### Source data
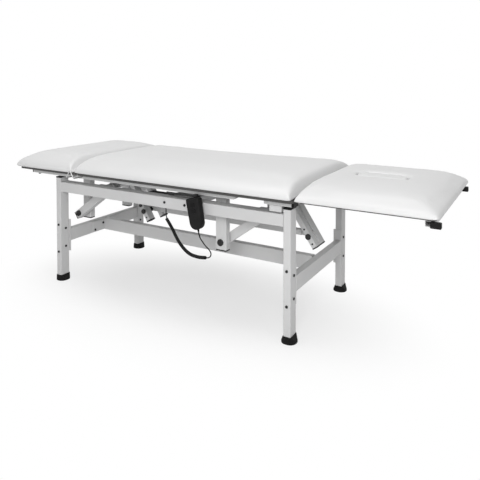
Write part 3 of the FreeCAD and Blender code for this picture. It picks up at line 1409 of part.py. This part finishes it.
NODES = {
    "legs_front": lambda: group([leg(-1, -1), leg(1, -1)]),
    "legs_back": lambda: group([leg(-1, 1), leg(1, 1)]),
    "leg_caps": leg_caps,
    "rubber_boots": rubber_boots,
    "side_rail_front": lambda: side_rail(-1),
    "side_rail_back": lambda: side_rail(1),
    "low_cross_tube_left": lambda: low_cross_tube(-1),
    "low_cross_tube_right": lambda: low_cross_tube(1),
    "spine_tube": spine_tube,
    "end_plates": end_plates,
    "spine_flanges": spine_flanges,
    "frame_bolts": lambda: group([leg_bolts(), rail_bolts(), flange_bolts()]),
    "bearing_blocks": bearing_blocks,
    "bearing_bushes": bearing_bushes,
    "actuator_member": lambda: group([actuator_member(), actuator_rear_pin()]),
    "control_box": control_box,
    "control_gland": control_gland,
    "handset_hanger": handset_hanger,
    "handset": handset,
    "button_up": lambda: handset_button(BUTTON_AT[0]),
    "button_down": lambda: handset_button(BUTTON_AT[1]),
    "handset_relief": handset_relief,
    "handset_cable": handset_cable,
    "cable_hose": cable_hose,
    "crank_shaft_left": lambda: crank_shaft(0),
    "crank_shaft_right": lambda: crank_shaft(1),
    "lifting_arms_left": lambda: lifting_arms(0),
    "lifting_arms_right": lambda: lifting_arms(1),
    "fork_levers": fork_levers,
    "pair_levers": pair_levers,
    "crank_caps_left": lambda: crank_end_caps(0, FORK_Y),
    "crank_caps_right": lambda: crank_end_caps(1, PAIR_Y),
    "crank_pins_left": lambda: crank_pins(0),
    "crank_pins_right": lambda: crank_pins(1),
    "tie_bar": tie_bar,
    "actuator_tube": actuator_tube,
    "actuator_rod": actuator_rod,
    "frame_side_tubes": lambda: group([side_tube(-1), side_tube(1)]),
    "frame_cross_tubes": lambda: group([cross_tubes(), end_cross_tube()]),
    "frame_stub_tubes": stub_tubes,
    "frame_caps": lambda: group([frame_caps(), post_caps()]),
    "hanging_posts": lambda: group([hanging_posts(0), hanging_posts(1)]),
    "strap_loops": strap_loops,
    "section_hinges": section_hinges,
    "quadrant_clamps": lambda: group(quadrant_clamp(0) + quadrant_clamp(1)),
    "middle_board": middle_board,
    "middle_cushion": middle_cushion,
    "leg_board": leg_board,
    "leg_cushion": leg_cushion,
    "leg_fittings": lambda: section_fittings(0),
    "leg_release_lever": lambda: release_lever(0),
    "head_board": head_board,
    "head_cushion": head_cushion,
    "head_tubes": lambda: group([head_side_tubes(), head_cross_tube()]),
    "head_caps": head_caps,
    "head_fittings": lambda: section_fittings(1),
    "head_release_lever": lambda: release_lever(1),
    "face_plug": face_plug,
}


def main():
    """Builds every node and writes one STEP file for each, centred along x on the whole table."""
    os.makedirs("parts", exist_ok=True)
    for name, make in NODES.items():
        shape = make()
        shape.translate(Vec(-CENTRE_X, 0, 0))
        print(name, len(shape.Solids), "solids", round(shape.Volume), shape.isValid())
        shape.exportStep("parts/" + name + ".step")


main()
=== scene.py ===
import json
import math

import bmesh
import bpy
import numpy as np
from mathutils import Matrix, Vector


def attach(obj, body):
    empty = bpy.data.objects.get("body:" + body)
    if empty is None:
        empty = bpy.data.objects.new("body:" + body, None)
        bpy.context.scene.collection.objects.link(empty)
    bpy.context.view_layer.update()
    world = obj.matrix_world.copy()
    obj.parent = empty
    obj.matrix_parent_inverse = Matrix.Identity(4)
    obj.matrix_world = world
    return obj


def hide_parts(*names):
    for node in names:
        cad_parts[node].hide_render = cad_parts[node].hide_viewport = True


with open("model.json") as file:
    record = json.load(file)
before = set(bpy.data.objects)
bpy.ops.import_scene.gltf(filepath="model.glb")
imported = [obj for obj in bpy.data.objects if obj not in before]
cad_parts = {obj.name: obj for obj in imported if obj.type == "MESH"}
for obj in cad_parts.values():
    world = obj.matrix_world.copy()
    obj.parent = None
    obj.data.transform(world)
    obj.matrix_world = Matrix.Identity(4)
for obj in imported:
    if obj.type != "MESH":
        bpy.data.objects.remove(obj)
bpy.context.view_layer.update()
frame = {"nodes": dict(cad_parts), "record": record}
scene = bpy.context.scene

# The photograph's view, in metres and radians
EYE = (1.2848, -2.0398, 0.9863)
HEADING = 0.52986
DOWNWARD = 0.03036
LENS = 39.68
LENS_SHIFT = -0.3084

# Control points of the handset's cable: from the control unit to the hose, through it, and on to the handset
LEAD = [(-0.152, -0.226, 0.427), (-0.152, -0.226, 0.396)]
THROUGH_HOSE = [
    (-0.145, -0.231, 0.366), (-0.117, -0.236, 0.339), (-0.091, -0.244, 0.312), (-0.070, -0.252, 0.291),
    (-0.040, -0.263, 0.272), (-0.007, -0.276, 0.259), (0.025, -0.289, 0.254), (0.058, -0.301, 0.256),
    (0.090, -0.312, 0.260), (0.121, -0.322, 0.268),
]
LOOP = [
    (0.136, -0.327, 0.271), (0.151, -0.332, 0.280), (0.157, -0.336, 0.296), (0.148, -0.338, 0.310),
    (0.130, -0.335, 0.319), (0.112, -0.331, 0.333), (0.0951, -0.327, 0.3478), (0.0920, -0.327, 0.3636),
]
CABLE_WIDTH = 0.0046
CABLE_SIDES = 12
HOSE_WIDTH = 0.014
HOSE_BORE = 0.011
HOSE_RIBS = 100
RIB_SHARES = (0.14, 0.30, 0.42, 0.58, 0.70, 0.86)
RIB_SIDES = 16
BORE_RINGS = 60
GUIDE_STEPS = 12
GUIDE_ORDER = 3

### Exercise
Extract the listing in its entirety and repeat it exactly.

### Exercise result
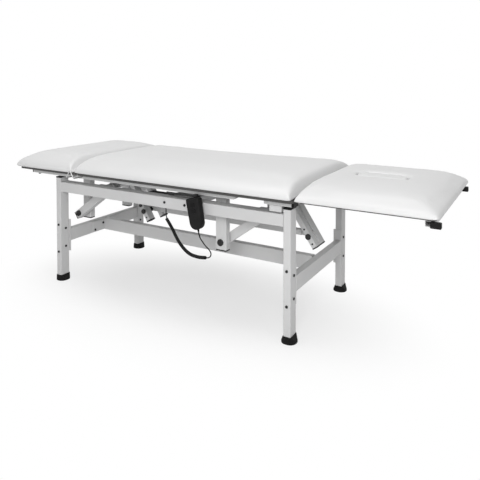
Write part 3 of the FreeCAD and Blender code for this picture. It picks up at line 1409 of part.py. This part finishes it.
NODES = {
    "legs_front": lambda: group([leg(-1, -1), leg(1, -1)]),
    "legs_back": lambda: group([leg(-1, 1), leg(1, 1)]),
    "leg_caps": leg_caps,
    "rubber_boots": rubber_boots,
    "side_rail_front": lambda: side_rail(-1),
    "side_rail_back": lambda: side_rail(1),
    "low_cross_tube_left": lambda: low_cross_tube(-1),
    "low_cross_tube_right": lambda: low_cross_tube(1),
    "spine_tube": spine_tube,
    "end_plates": end_plates,
    "spine_flanges": spine_flanges,
    "frame_bolts": lambda: group([leg_bolts(), rail_bolts(), flange_bolts()]),
    "bearing_blocks": bearing_blocks,
    "bearing_bushes": bearing_bushes,
    "actuator_member": lambda: group([actuator_member(), actuator_rear_pin()]),
    "control_box": control_box,
    "control_gland": control_gland,
    "handset_hanger": handset_hanger,
    "handset": handset,
    "button_up": lambda: handset_button(BUTTON_AT[0]),
    "button_down": lambda: handset_button(BUTTON_AT[1]),
    "handset_relief": handset_relief,
    "handset_cable": handset_cable,
    "cable_hose": cable_hose,
    "crank_shaft_left": lambda: crank_shaft(0),
    "crank_shaft_right": lambda: crank_shaft(1),
    "lifting_arms_left": lambda: lifting_arms(0),
    "lifting_arms_right": lambda: lifting_arms(1),
    "fork_levers": fork_levers,
    "pair_levers": pair_levers,
    "crank_caps_left": lambda: crank_end_caps(0, FORK_Y),
    "crank_caps_right": lambda: crank_end_caps(1, PAIR_Y),
    "crank_pins_left": lambda: crank_pins(0),
    "crank_pins_right": lambda: crank_pins(1),
    "tie_bar": tie_bar,
    "actuator_tube": actuator_tube,
    "actuator_rod": actuator_rod,
    "frame_side_tubes": lambda: group([side_tube(-1), side_tube(1)]),
    "frame_cross_tubes": lambda: group([cross_tubes(), end_cross_tube()]),
    "frame_stub_tubes": stub_tubes,
    "frame_caps": lambda: group([frame_caps(), post_caps()]),
    "hanging_posts": lambda: group([hanging_posts(0), hanging_posts(1)]),
    "strap_loops": strap_loops,
    "section_hinges": section_hinges,
    "quadrant_clamps": lambda: group(quadrant_clamp(0) + quadrant_clamp(1)),
    "middle_board": middle_board,
    "middle_cushion": middle_cushion,
    "leg_board": leg_board,
    "leg_cushion": leg_cushion,
    "leg_fittings": lambda: section_fittings(0),
    "leg_release_lever": lambda: release_lever(0),
    "head_board": head_board,
    "head_cushion": head_cushion,
    "head_tubes": lambda: group([head_side_tubes(), head_cross_tube()]),
    "head_caps": head_caps,
    "head_fittings": lambda: section_fittings(1),
    "head_release_lever": lambda: release_lever(1),
    "face_plug": face_plug,
}


def main():
    """Builds every node and writes one STEP file for each, centred along x on the whole table."""
    os.makedirs("parts", exist_ok=True)
    for name, make in NODES.items():
        shape = make()
        shape.translate(Vec(-CENTRE_X, 0, 0))
        print(name, len(shape.Solids), "solids", round(shape.Volume), shape.isValid())
        shape.exportStep("parts/" + name + ".step")


main()
=== scene.py ===
import json
import math

import bmesh
import bpy
import numpy as np
from mathutils import Matrix, Vector


def attach(obj, body):
    empty = bpy.data.objects.get("body:" + body)
    if empty is None:
        empty = bpy.data.objects.new("body:" + body, None)
        bpy.context.scene.collection.objects.link(empty)
    bpy.context.view_layer.update()
    world = obj.matrix_world.copy()
    obj.parent = empty
    obj.matrix_parent_inverse = Matrix.Identity(4)
    obj.matrix_world = world
    return obj


def hide_parts(*names):
    for node in names:
        cad_parts[node].hide_render = cad_parts[node].hide_viewport = True


with open("model.json") as file:
    record = json.load(file)
before = set(bpy.data.objects)
bpy.ops.import_scene.gltf(filepath="model.glb")
imported = [obj for obj in bpy.data.objects if obj not in before]
cad_parts = {obj.name: obj for obj in imported if obj.type == "MESH"}
for obj in cad_parts.values():
    world = obj.matrix_world.copy()
    obj.parent = None
    obj.data.transform(world)
    obj.matrix_world = Matrix.Identity(4)
for obj in imported:
    if obj.type != "MESH":
        bpy.data.objects.remove(obj)
bpy.context.view_layer.update()
frame = {"nodes": dict(cad_parts), "record": record}
scene = bpy.context.scene

# The photograph's view, in metres and radians
EYE = (1.2848, -2.0398, 0.9863)
HEADING = 0.52986
DOWNWARD = 0.03036
LENS = 39.68
LENS_SHIFT = -0.3084

# Control points of the handset's cable: from the control unit to the hose, through it, and on to the handset
LEAD = [(-0.152, -0.226, 0.427), (-0.152, -0.226, 0.396)]
THROUGH_HOSE = [
    (-0.145, -0.231, 0.366), (-0.117, -0.236, 0.339), (-0.091, -0.244, 0.312), (-0.070, -0.252, 0.291),
    (-0.040, -0.263, 0.272), (-0.007, -0.276, 0.259), (0.025, -0.289, 0.254), (0.058, -0.301, 0.256),
    (0.090, -0.312, 0.260), (0.121, -0.322, 0.268),
]
LOOP = [
    (0.136, -0.327, 0.271), (0.151, -0.332, 0.280), (0.157, -0.336, 0.296), (0.148, -0.338, 0.310),
    (0.130, -0.335, 0.319), (0.112, -0.331, 0.333), (0.0951, -0.327, 0.3478), (0.0920, -0.327, 0.3636),
]
CABLE_WIDTH = 0.0046
CABLE_SIDES = 12
HOSE_WIDTH = 0.014
HOSE_BORE = 0.011
HOSE_RIBS = 100
RIB_SHARES = (0.14, 0.30, 0.42, 0.58, 0.70, 0.86)
RIB_SIDES = 16
BORE_RINGS = 60
GUIDE_STEPS = 12
GUIDE_ORDER = 3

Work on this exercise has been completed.